General News of Monday, 20 April 2009

Source: Gye Nyame Concord

Evelyn Ankumah's diplomatic status withdrawn

... Diplomat in her own country
The Mills administration has withdrawn a controversial diplomatic status granted Ms Evelyn Ankumah, Executive Director of the Africa Legal Aid, an NGO, and Managing Director of the Labone-based Working Girls Fitness Centre under the previous NPP administration, which made her a diplomat even in her own home country.

Consequently, the Ministry of Foreign Affairs has written to inform Ms Ankumah of the decision to strip her of her diplomatic status.

The Minister for Foreign Affairs, Alhaji Mohammed Mummuni, told the Gye Nyame Concorde in a chat before he flew out of Accra last week that the decision was taken in the best interest of the nation during efforts by this paper to find out the diplomatic status of Ms Ankumah.

He confirmed that he had issued directives for the CD number used by the lady and a diplomatic passport issued to her by the last administration to be withdrawn.
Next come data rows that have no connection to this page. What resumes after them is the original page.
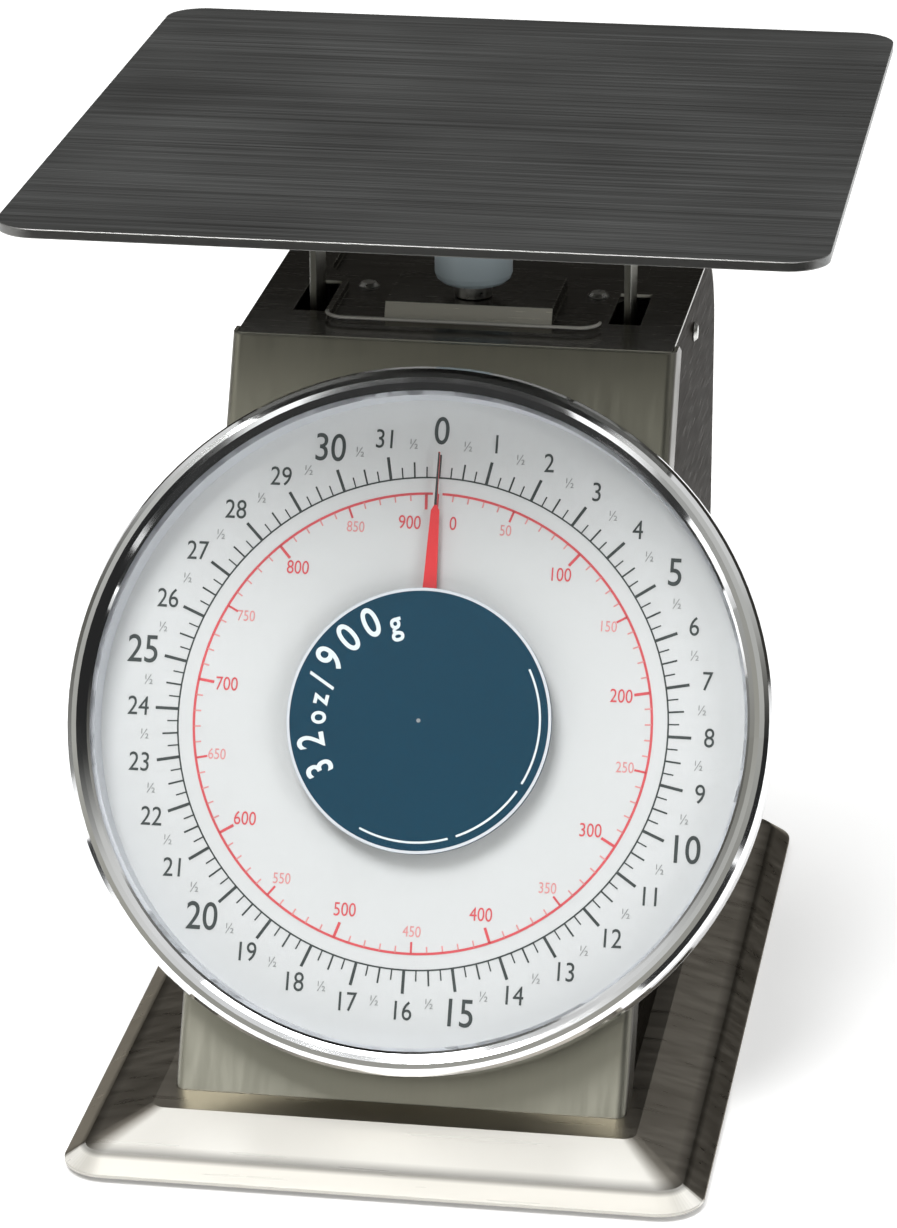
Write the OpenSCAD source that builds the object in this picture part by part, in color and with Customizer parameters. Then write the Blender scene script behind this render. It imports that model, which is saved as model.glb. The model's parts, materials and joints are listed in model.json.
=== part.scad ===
// Dial spring scale: flat load pan above a sloped sheet-metal housing with a round dial.
// Origin: centre of the overall footprint, on the table. The dial faces -Y, tilted up. +Z is up.

/* [Load pan] */
// Pan width across X
pan_w = 230; // [180:1:260]
// Pan depth along Y
pan_d = 253; // [200:1:280]
// Pan sheet thickness
pan_t = 1.2; // [0.8:0.1:2]
// Height of the down-turned pan lip
pan_lip = 2.6; // [1.5:0.1:6]
// Pan corner radius
pan_r = 12; // [4:1:30]
// Height of the pan top above the table
pan_z = 261.7; // [220:0.1:300]
// Pan centre along Y
pan_y = 26.7; // [0:0.1:60]

/* [Base] */
// Base width across X
base_w = 182; // [160:1:200]
// Front edge of the base along Y
base_front = -153.2; // [-160:0.1:-140]
// Rear edge of the base along Y
base_back = 128.6; // [110:0.1:140]
// Height of the slanted rim round the base
rim_h = 5; // [3:0.5:8]
// Width of the slanted rim
rim_w = 6; // [3:0.5:10]
// Width of the flat deck under the housing
deck_w = 139; // [132:1:150]
// Front edge of the flat deck along Y
deck_front = -124.5; // [-135:0.5:-115]
// Base corner radius
base_r = 13; // [9:1:24]
// Height of the feet below the rim
foot_h = 1.5; // [1:0.1:4]
// Foot radius
foot_r = 9; // [5:0.5:14]

/* [Housing] */
// Half width over the side panels
house_hw = 64; // [58:0.5:70]
// Height of the flat housing top
top_z = 206.2; // [190:0.1:220]
// Where the flat top starts to bend down at the back
bend_y = 80.6; // [60:0.1:90]
// Radius of the bend from the top to the back
bend_r = 30; // [10:1:40]
// Sheet thickness of the housing
sheet = 1; // [0.8:0.1:1.6]
// Depth of the side flanges of the front panel
flange_d = 14; // [6:1:24]
// Bend radius of the front panel edges
edge_r = 3; // [1.5:0.5:5]
// Depth of the recess in the housing top
recess_d = 2.4; // [1:0.1:4]
// Height of the raised platform under the knob
boss_h = 4.5; // [2:0.5:8]

/* [Dial] */
// Dial centre along Y
dial_y = -69.4; // [-80:0.1:-60]
// Dial centre height
dial_z = 110.8; // [100:0.1:120]
// Backward tilt of the dial in degrees
tilt = 27.3; // [20:0.1:35]
// Outer radius of the chrome rim
rim_r = 101.7; // [95:0.1:108]
// Outer radius of the dial case
case_r = 100.7; // [94:0.1:107]
// Depth of the dial case behind the dial face
case_back = 8; // [6:0.5:12]
// Radius of the centre disc
disc_r = 38.2; // [30:0.1:45]
// Height of the centre disc above the dial face
disc_h = 5; // [4:0.1:8]
// Pointer length
needle_r = 78; // [60:1:85]

/* [Knob] */
// Knob radius
knob_r = 11.6; // [9:0.1:14]
// Underside height of the knob
knob_z = 213.3; // [211:0.1:216]
// Knob height
knob_h = 18; // [12:0.5:24]
// Position of the posts, knob and spring along Y
axis_y = 30; // [24:0.5:36]

/* [Mechanism] */
// Travel of the pan over the full range
travel = 12.6; // [8:0.1:14]
// Post centre distance from the middle
post_x = 47; // [44:0.5:49]
// Post depth along Y
post_d = 16; // [10:1:20]
// Gear module
gear_m = 0.45; // [0.4:0.05:0.8]
// Pinion teeth
teeth = 10; // [8:1:14]
// Distance between a lever pivot and the post pins
lever_l = 60; // [50:1:70]
// Height of the upper lever pivot
upper_z = 168; // [150:1:175]
// Height of the lower lever pivot
lower_z = 66; // [50:1:80]

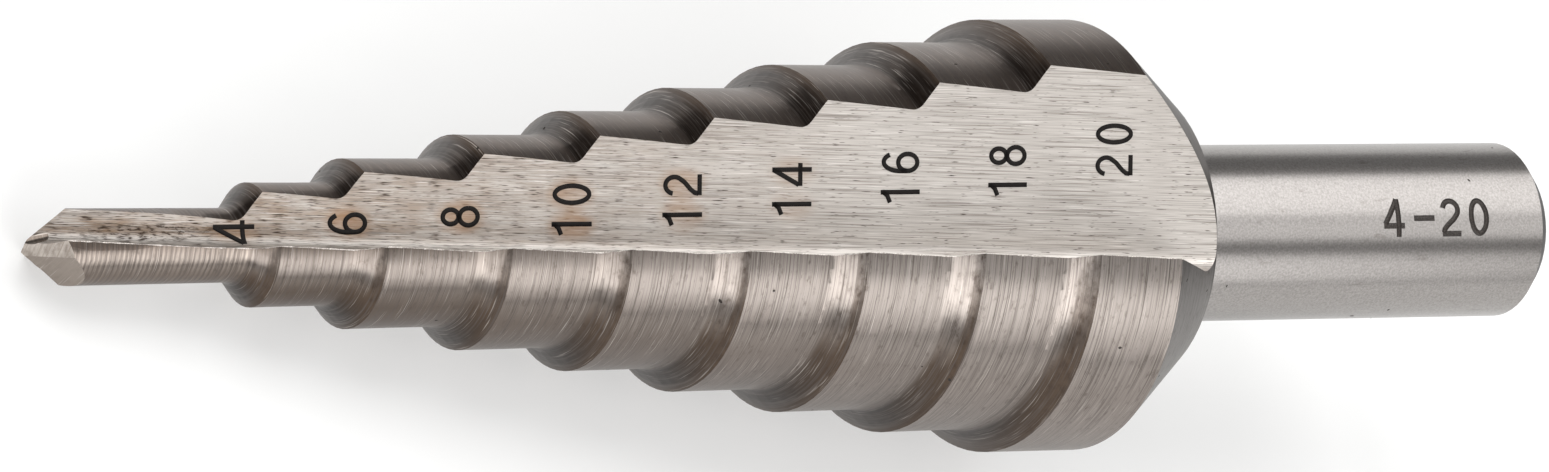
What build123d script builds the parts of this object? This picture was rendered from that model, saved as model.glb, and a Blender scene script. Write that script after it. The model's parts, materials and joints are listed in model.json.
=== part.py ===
from build123d import *
import os
from math import cos, radians, sin, tan

# A step drill for sheet metal: nine ground steps from 4 to 20 mm, two straight flutes,
# a four-facet point and a plain round shank. It is one piece, ground from one bar.
#
# Lengths are in millimetres and angles in degrees. The drill is made in its own frame,
# with x along its axis from the point to the shank. Angles round the axis run from +z
# towards +y. The finished drill is laid down last, as it comes to rest on a bench.

# Overall sizes
TOTAL_LENGTH = 77.5
SHANK_DIAMETER = 8.0
SHANK_CHAMFER = 0.7
SHANK_CORNER_RADIUS = 0.5

# Steps. A length runs from a step's front edge to the next one's; the pilot's starts at the point
SMALLEST_DIAMETER = 4.0
DIAMETER_RISE = 2.0
PILOT_LENGTH = 10.9
SECOND_STEP_LENGTH = 4.7
THIRD_STEP_LENGTH = 5.6
MIDDLE_STEP_LENGTH = 5.44
MIDDLE_STEP_COUNT = 5
LAST_STEP_LENGTH = 4.3
SHOULDER_ANGLE = 45.0
SHOULDER_FOOT_RADIUS = 0.8
BACK_TAPER = 0.5

# Rear end of the steps, a turned cone down to the flat face of a collar
REAR_CONE_LENGTH = 4.1
COLLAR_DIAMETER = 13.4

# Relief. Each land is ground about an axis of its own, set off ahead of its cutting edge
CUTTING_EDGE_ANGLE = -5.0
RELIEF_OFFSET = 0.24
RELIEF_LEAD = 65.0

# Flutes. A V groove with a round root runs from the point and climbs away from the axis
CUTTING_FACE_ANGLE = 9.7
FLUTE_ANGLE = 77.5
FLUTE_ROOT_RADIUS = 0.88
FLUTE_CLIMB = 6.95
FLUTE_HEADING = -16.1

# Web thinning. A small round groove climbs out of each flute close to the point
WEB_THICKNESS = 0.58
THINNING_RADIUS = 0.45
THINNING_CLIMB = 17.0
THINNING_HEADING = 48.0

# Point. Two flat facets are ground behind each lip
FIRST_POINT_ANGLE = 114.0
FIRST_CLEARANCE = 31.8
FIRST_FACET_WIDTH = 0.35
SECOND_POINT_ANGLE = 118.0
SECOND_CLEARANCE = 55.0

# How far a cutting shape reaches past the metal that it cuts
OVERRUN = 3.0

step_lengths = [PILOT_LENGTH, SECOND_STEP_LENGTH, THIRD_STEP_LENGTH]
step_lengths += [MIDDLE_STEP_LENGTH] * MIDDLE_STEP_COUNT
step_lengths += [LAST_STEP_LENGTH]
step_radii = [(SMALLEST_DIAMETER + DIAMETER_RISE * n) / 2 for n in range(len(step_lengths))]
step_fronts = [sum(step_lengths[:n]) for n in range(len(step_lengths))]
largest_radius = step_radii[-1]
cone_front = sum(step_lengths)
collar_face = cone_front + REAR_CONE_LENGTH
mid_flute_angle = (CUTTING_EDGE_ANGLE + CUTTING_FACE_ANGLE + FLUTE_ANGLE) / 3


def around(angle: float, distance: float = 1.0) -> Vector:
    """A point in the plane square to the axis, at an angle from +z towards +y."""
    return Vector(0, distance * sin(radians(angle)), distance * cos(radians(angle)))


# ---- Half of the head: one land with all its steps, turned about the relief axis ----

relief_centre = around(CUTTING_EDGE_ANGLE + RELIEF_LEAD, RELIEF_OFFSET)
relief_loss = RELIEF_OFFSET * cos(radians(RELIEF_LEAD))
land_plane = Plane(relief_centre, x_dir=(1, 0, 0), y_dir=around(mid_flute_angle))
parting_plane = Plane((0, 0, 0), x_dir=(1, 0, 0), y_dir=around(mid_flute_angle))

rise = DIAMETER_RISE / 2
taper = tan(radians(BACK_TAPER))
shoulder_length = rise / tan(radians(SHOULDER_ANGLE))
land_points = [(-OVERRUN, 0), (-OVERRUN, step_radii[0] - relief_loss)]
corner_radii = [0, 0]
for front, length, radius in zip(step_fronts[:-1], step_lengths, step_radii):
    land_length = length - shoulder_length
    land_points.append((front + land_length, radius - relief_loss - land_length * taper))
    land_points.append((front + length, radius + rise - relief_loss))
    corner_radii += [SHOULDER_FOOT_RADIUS, 0]
land_points += [(collar_face, largest_radius - relief_loss), (collar_face, 0)]
corner_radii += [0, 0]

with BuildPart() as half_head:
    with BuildSketch(land_plane):
        with BuildLine():
            FilletPolyline(*land_points, radius=corner_radii, close=True)
        make_face()
    revolve(axis=Axis(relief_centre, (1, 0, 0)))
    split(bisect_by=parting_plane, keep=Keep.TOP)

# ---- The drill in its own frame ----

with BuildPart() as drill:
    for turn in (0, 180):
        add(half_head.part.rotate(Axis.X, turn))

    # Rear cone, turned true with the shank
    with BuildSketch(Plane.XY):
        with BuildLine():
            Polyline(
                (cone_front, largest_radius),
                (collar_face, COLLAR_DIAMETER / 2),
                (collar_face + OVERRUN, COLLAR_DIAMETER / 2),
                (collar_face + OVERRUN, largest_radius + OVERRUN),
                (cone_front, largest_radius + OVERRUN),
                close=True,
            )
        make_face()
    revolve(axis=Axis.X, mode=Mode.SUBTRACT)

    # Shank
    with BuildSketch(Plane.YZ.offset(collar_face - OVERRUN)):
        Circle(SHANK_DIAMETER / 2)
    extrude(amount=TOTAL_LENGTH - collar_face + OVERRUN)
    chamfer(drill.faces().sort_by(Axis.X)[-1].edges(), length=SHANK_CHAMFER)
    collar_edges = drill.edges().filter_by_position(Axis.X, collar_face, collar_face)
    fillet(collar_edges.filter_by(GeomType.CIRCLE).sort_by(SortBy.RADIUS)[0], radius=SHANK_CORNER_RADIUS)

    # Flutes
    reach = 2 * largest_radius
    for turn in (0, 180):
        root_side = around(FLUTE_HEADING + turn, sin(radians(FLUTE_CLIMB)))
        root_direction = Vector(cos(radians(FLUTE_CLIMB)), 0, 0) + root_side
        groove_plane = Plane((0, 0, 0), x_dir=around(CUTTING_FACE_ANGLE + turn), z_dir=-root_direction)
        with BuildSketch(groove_plane.offset(OVERRUN)):
            with BuildLine():
                FilletPolyline(
                    (0, 0),
                    (reach, 0),
                    (reach * cos(radians(FLUTE_ANGLE)), reach * sin(radians(FLUTE_ANGLE))),
                    radius=[FLUTE_ROOT_RADIUS, 0, 0],
                    close=True,
                )
            make_face()
        extrude(amount=-(collar_face + 2 * OVERRUN), mode=Mode.SUBTRACT)

    # Web thinning
    for turn in (0, 180):
        wheel_side = around(THINNING_HEADING + turn, sin(radians(THINNING_CLIMB)))
        wheel_direction = Vector(cos(radians(THINNING_CLIMB)), 0, 0) + wheel_side
        wheel_middle = around(THINNING_HEADING + turn, WEB_THICKNESS / 2 + THINNING_RADIUS)
        with BuildSketch(Plane(wheel_middle, z_dir=wheel_direction)):
            Circle(THINNING_RADIUS)
        extrude(amount=OVERRUN, both=True, mode=Mode.SUBTRACT)

    # Point facets
    first_fall = tan(radians(FIRST_CLEARANCE))
    second_fall = tan(radians(SECOND_CLEARANCE))
    second_start = FIRST_FACET_WIDTH * (first_fall - second_fall)
    first_facet = (0, first_fall, FIRST_POINT_ANGLE)
    second_facet = (second_start, second_fall, SECOND_POINT_ANGLE)
    for turn in (0, 180):
        for start, fall, point_angle in (first_facet, second_facet):
            slope = 1 / tan(radians(point_angle / 2))
            normal = Vector(1, 0, 0) - around(turn, slope) + around(turn + 90, fall)
            split(bisect_by=Plane((start, 0, 0), z_dir=normal), keep=Keep.TOP)

# ---- Laid down on one flute: on the two front corners of the largest step and on the lip's ----

largest_front = step_fronts[-1]
front_corners = drill.vertices().filter_by_position(Axis.X, largest_front - 0.01, largest_front + 0.01)
point_corners = drill.vertices().filter_by_position(Axis.X, 0, step_radii[0])
heel_corner, cutting_corner = [corner.center() for corner in front_corners.sort_by(Axis.Z)[-2:]]
lip_corner = point_corners.sort_by(Axis.Z)[-1].center()
bench_normal = (heel_corner - lip_corner).cross(cutting_corner - lip_corner)
bench = Plane(lip_corner, x_dir=(1, 0, 0), z_dir=bench_normal)
lying = bench.to_local_coords(drill.part)
middle = lying.bounding_box().center()

with BuildPart() as step_drill:
    add(lying.translate((-middle.X, -middle.Y, 0)))

step_drill.part.label = "step_drill"
os.makedirs("parts", exist_ok=True)
export_step(step_drill.part, "parts/step_drill.step")
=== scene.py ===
"""A step drill for holes from 4 to 20 mm, lying on a pale table.

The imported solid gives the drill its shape. This script copies that solid as one closed mesh, finds
each ground surface on it and gives each its finish. It adds the size numbers, the burrs and the pits,
and sets up the table, the soft lamps and the camera.
"""

import json
import logging
import math
from collections.abc import Callable
from dataclasses import dataclass, field
from enum import Enum
from typing import ClassVar

import bmesh
import bpy
from mathutils import Matrix, Vector
from mathutils.bvhtree import BVHTree


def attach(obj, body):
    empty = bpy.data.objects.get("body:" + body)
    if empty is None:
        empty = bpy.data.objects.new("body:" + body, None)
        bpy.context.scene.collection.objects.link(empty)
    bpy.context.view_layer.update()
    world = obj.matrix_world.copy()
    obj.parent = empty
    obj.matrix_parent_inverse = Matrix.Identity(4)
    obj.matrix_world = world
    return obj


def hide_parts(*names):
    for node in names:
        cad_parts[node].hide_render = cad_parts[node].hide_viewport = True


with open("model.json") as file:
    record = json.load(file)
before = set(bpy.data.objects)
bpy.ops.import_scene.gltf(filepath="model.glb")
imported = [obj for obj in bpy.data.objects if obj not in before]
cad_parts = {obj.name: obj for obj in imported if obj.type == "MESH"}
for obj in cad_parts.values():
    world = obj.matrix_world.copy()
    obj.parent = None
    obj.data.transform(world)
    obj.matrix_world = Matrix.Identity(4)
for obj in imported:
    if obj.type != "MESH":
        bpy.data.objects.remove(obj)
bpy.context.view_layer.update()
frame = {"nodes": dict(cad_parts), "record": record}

LOG = logging.getLogger("step_drill")
MM = 0.001
BODY = "root"
CAD_NODE = "step_drill"
GRIND_MAP = "grind"
SLOPE = "slope"

# Sockets of the colour Mix node, which share their names with its other kinds
MIX_FACTOR = 0
MIX_FIRST = 6
MIX_SECOND = 7
MIX_RESULT = 2

# The Wave node turns its place into radians at this rate, at a Scale of 1
WAVE_RATE = 20

# Degrees from one point of a figure's arc to the next
ARC_STEP = 9

# A pattern's values where a colour starts to show and where nothing else does
Span = tuple[float, float]

# How far something reaches in each direction of its coordinates, in millimetres
Reach = tuple[float, float, float]

# Degrees behind the cutting edge that end before the point's facets begin, so a tone covers them whole
WHOLE_FACET: Span = (-30.0, -20.0)


def linear(code: str) -> tuple[float, float, float, float]:
    """Turns an sRGB hex value into linear colour.

    Args:
        code: The colour as "#RRGGBB".

    Returns:
        Linear red, green and blue, and an alpha of 1.
    """
    parts = [int(code[i : i + 2], 16) / 255 for i in (1, 3, 5)]
    curve = [c / 12.92 if c <= 0.04045 else ((c + 0.055) / 1.055) ** 2.4 for c in parts]
    return (*curve, 1.0)


def add(
    tree: bpy.types.NodeTree, kind: str, inputs: dict | None = None, **settings: object
) -> bpy.types.Node:
    """Adds a node with its settings, values and links.

    Args:
        tree: The node tree that gets the node.
        kind: The node's type name.
        inputs: What each input socket gets, by its name or index: a value, or a socket to link.
        **settings: The node's own properties.

    Returns:
        The new node.
    """
    node = tree.nodes.new(kind)
    for name, value in settings.items():
        setattr(node, name, value)
    for key, value in (inputs or {}).items():
        if isinstance(value, bpy.types.NodeSocket):
            tree.links.new(value, node.inputs[key])
        else:
            node.inputs[key].default_value = value
    return node


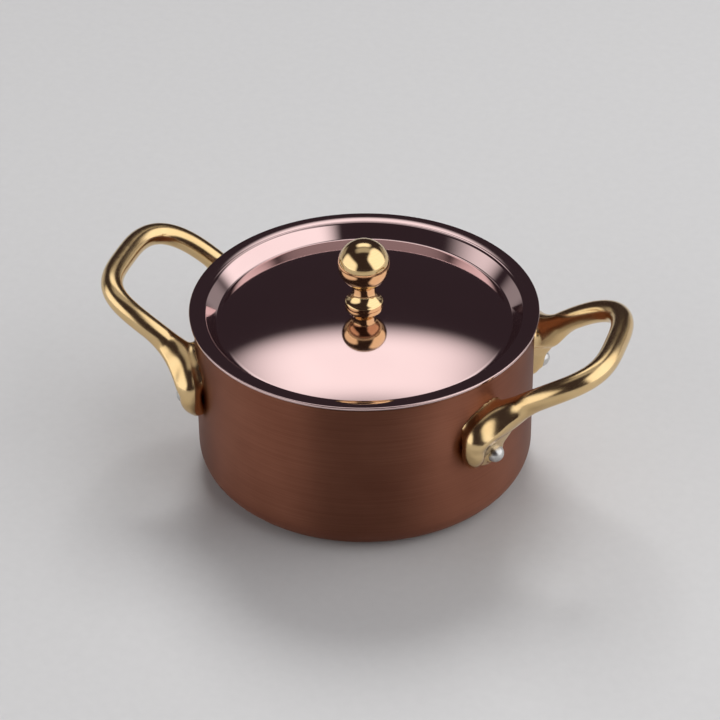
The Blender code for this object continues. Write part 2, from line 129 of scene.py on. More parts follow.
def colour(code):
    """An sRGB hex colour as linear light, with full alpha."""
    values = [int(code[i:i + 2], 16) / 255 for i in (1, 3, 5)]
    return [v / 12.92 if v < 0.04045 else ((v + 0.055) / 1.055) ** 2.4 for v in values] + [1.0]


def new_material(name):
    """A Principled material, with its node tree and its shader."""
    mat = bpy.data.materials.new(name)
    mat.use_nodes = True
    return mat, mat.node_tree, mat.node_tree.nodes["Principled BSDF"]


def add_node(tree, kind, inputs=None, **settings):
    """Adds a node: settings are its properties, and an input is a value or a node's socket.

    Given a node that is already there in place of a kind, it fills that one's inputs.
    """
    node = tree.nodes.new(kind) if isinstance(kind, str) else kind
    for key, value in settings.items():
        setattr(node, key, value)
    for key, value in (inputs or {}).items():
        if isinstance(value, bpy.types.NodeSocket):
            tree.links.new(value, node.inputs[key])
        else:
            node.inputs[key].default_value = value
    return node


# Copper brushed on a chuck. The grit leaves hair lines round the wall about 0.1 mm
# apart; they are drawn 0.25 mm apart so that they show. They blur a reflection up
# and down and hardly to the sides. Handling leaves faint stains 18 mm across.
HAIR_LINE = 0.00025
HAIR_LENGTH = 0.030
STAIN = 0.018

brushed_copper, tree, shader = new_material("copper_brushed_round")
place = add_node(tree, "ShaderNodeTexCoord").outputs["Object"]
along = (1 / HAIR_LENGTH, 1 / HAIR_LENGTH, 1 / HAIR_LINE)
stretch = add_node(tree, "ShaderNodeMapping", {"Vector": place, "Scale": along}).outputs[0]
hairs = add_node(tree, "ShaderNodeTexNoise",
                 {"Vector": stretch, "Scale": 1, "Detail": 3}).outputs[0]
stain = add_node(tree, "ShaderNodeTexNoise",
                 {"Vector": place, "Scale": 1 / STAIN, "Detail": 3}).outputs[0]
tone = add_node(tree, "ShaderNodeMath", {0: hairs, 1: stain}, operation="ADD").outputs[0]
tone = add_node(tree, "ShaderNodeMapRange",
                {"Value": tone, "From Min": 0.7, "From Max": 1.3}).outputs[0]
metal = add_node(tree, "ShaderNodeMix", {0: tone, 6: colour("#7A4C3B"), 7: colour("#8B5B48")},
                 data_type="RGBA").outputs[2]
rough = add_node(tree, "ShaderNodeMapRange",
                 {"Value": hairs, "To Min": 0.40, "To Max": 0.52}).outputs[0]
bump = add_node(tree, "ShaderNodeBump",
                {"Height": hairs, "Strength": 0.10, "Distance": 0.0001}).outputs[0]
round_wall = add_node(tree, "ShaderNodeTangent", direction_type="RADIAL", axis="Z").outputs[0]
add_node(tree, shader, {"Base Color": metal, "Metallic": 1, "Roughness": rough, "Normal": bump,
                        "Tangent": round_wall, "Anisotropic": 0.9, "Anisotropic Rotation": 0.25})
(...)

Efforts to reach Ms Ankumah by press time on the withdrawal of her diplomatic status have proven futile but sources at the Ministry of Foreign Affairs say the letter was delivered to her in the absence of the Foreign Minister last Wednesday.

Ms Ankumah is presently in court with the New Crusading Guide newspaper over the paper's report that her Working Girls Fitness Centre, which sells itself off as a health centre, allegedly serve as a front for sordid carnal pleasures.

Sources at the Ministry of Foreign Affairs suggest that the Ministry presently has two petitions before it on cases involving the stripped diplomat in which allegations that she may have waved her diplomatic immunity to escape the clutches of two Ghanaian courts feature prominently.

The Ministry is also said to have begun an internal probe to find out. the circumstances that led to the controversial agreement granting the lady a diplomatic status, making her immune to the court of even her own country.

The agreement between her and the Ministry, sources say, did not have the name of the official of the Ministry who approved the diplomatic immunity. The name of the witness who countersigned is also not on the agreement, making it highly irregular, sources say.

In order not to wash its dirty linen in public, the Ministry quietly sent off a letter to the stripped diplomat last Wednesday, informing her of the withdrawal of her diplomatic status.